記念大会には多くのシード選手が福島に入り、その豪打にあちこちで人々の歓声があがる様子は一部壊滅的な被害を受けた、あの日のここグランディ那須白河ゴルフクラブとしても、考えられない光景だった。中には初めてゴルフを見るという子たちもいて、豪快なスイングに無垢な瞳を輝かせた。トッププロたちが福島にでっかい夢を運んできた。

橋本プロには、世界6カ国もの海外選手たちが、大勢来てくれたことも嬉しい。「だって“フクシマ”は元気なんだ、と。世界に向けても発信できたということじゃないですか。きっと彼らも国に帰れば家族や友達に“フクシマ”は大丈夫なんだよと伝えてくれる」。橋本プロは、そう信じている。
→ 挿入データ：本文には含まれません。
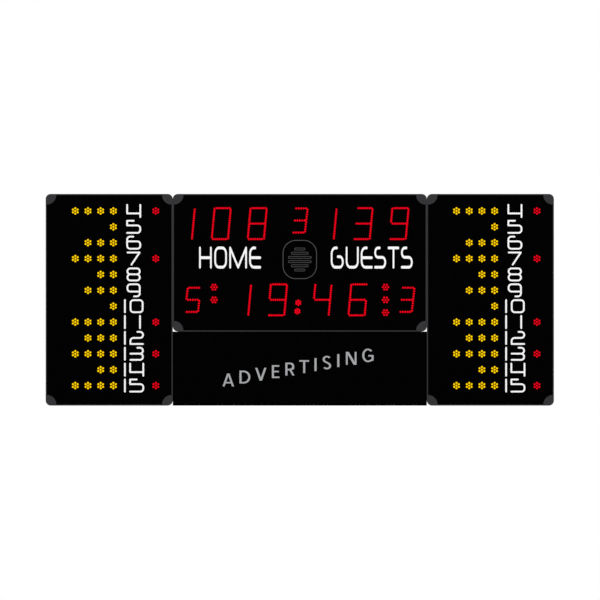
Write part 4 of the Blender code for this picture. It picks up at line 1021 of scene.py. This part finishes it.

そして橋本プロ自身も主催者推薦を受けて、98年はここ福島で行われたアコムインターナショナル以来のレギュラーツアー参戦を果たすことができた。今年還暦を迎えたシニアプロには酷暑も重なり、非常にタフなコンディションに、戦いは2日間で幕を閉じたが「選手として、記念すべき1回大会の雰囲気を味わわせていただけたことに、心から感謝をしたい」。
歴代の選手会長の宮本勝昌は、「大会の開催に相当のご尽力をいただいた。橋本プロに感謝したい」。
前身の福島オープンの出場経験も豊富な細川和彦は「最初は小さな大会も、力を合わせればこれだけ大きく出来るんだな、と。凄いよね、嬉しいよね。ずっと長く続いていければいいよね」。
歴史はいま始まったばかり。これからさらに一丸となって、新たな20年を築いていく。
  • たくさんの方々に支えられて誕生した今大会。女子プロの古閑美保さん、井上透プロコーチもアンバサダーとして盛り上げて下さった
  • 福島県プロゴルフ会の橋本日都プロ。残念ながら決勝ラウンドには進めなかったが主催者推薦で、記念大会を味わった。